DATA SEGMENT -
□ □ □ □ □ □ □
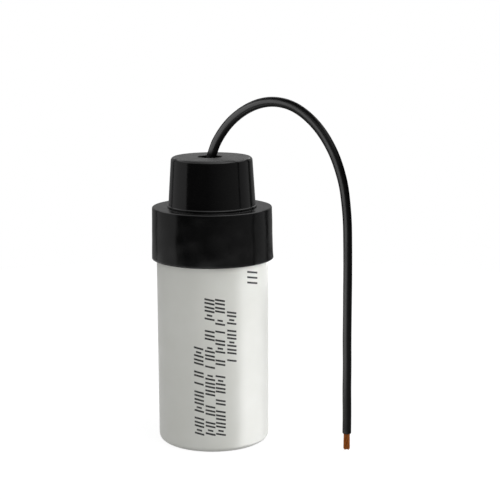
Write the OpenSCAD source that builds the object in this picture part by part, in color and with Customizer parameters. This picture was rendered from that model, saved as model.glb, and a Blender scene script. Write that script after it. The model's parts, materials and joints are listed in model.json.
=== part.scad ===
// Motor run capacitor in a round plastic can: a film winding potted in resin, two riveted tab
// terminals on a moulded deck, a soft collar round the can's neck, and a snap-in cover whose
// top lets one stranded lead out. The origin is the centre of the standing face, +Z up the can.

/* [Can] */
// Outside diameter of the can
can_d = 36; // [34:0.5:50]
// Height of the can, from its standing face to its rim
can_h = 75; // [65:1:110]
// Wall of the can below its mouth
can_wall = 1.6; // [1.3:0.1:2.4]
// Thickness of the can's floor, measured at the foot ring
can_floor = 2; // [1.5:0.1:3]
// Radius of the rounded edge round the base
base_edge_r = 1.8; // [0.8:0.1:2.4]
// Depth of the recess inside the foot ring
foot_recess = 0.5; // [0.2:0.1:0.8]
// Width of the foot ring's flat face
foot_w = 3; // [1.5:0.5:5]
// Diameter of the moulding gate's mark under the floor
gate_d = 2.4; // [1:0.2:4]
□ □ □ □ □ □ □
Each line of the material should be duplicated exactly, please.

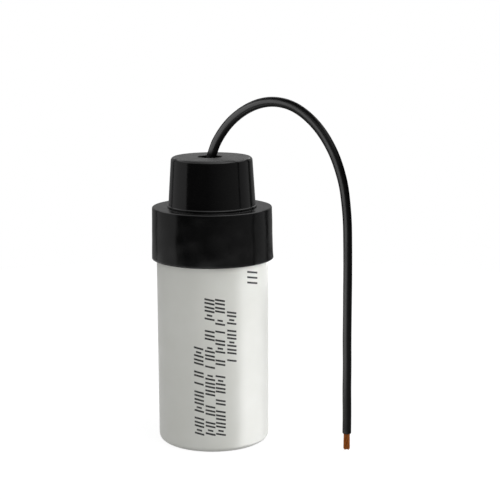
Write the OpenSCAD source that builds the object in this picture part by part, in color and with Customizer parameters. This picture was rendered from that model, saved as model.glb, and a Blender scene script. Write that script after it. The model's parts, materials and joints are listed in model.json.
=== part.scad ===
// Motor run capacitor in a round plastic can: a film winding potted in resin, two riveted tab
// terminals on a moulded deck, a soft collar round the can's neck, and a snap-in cover whose
// top lets one stranded lead out. The origin is the centre of the standing face, +Z up the can.

/* [Can] */
// Outside diameter of the can
can_d = 36; // [34:0.5:50]
// Height of the can, from its standing face to its rim
can_h = 75; // [65:1:110]
// Wall of the can below its mouth
can_wall = 1.6; // [1.3:0.1:2.4]
// Thickness of the can's floor, measured at the foot ring
can_floor = 2; // [1.5:0.1:3]
// Radius of the rounded edge round the base
base_edge_r = 1.8; // [0.8:0.1:2.4]
// Depth of the recess inside the foot ring
foot_recess = 0.5; // [0.2:0.1:0.8]
// Width of the foot ring's flat face
foot_w = 3; // [1.5:0.5:5]
// Diameter of the moulding gate's mark under the floor
gate_d = 2.4; // [1:0.2:4]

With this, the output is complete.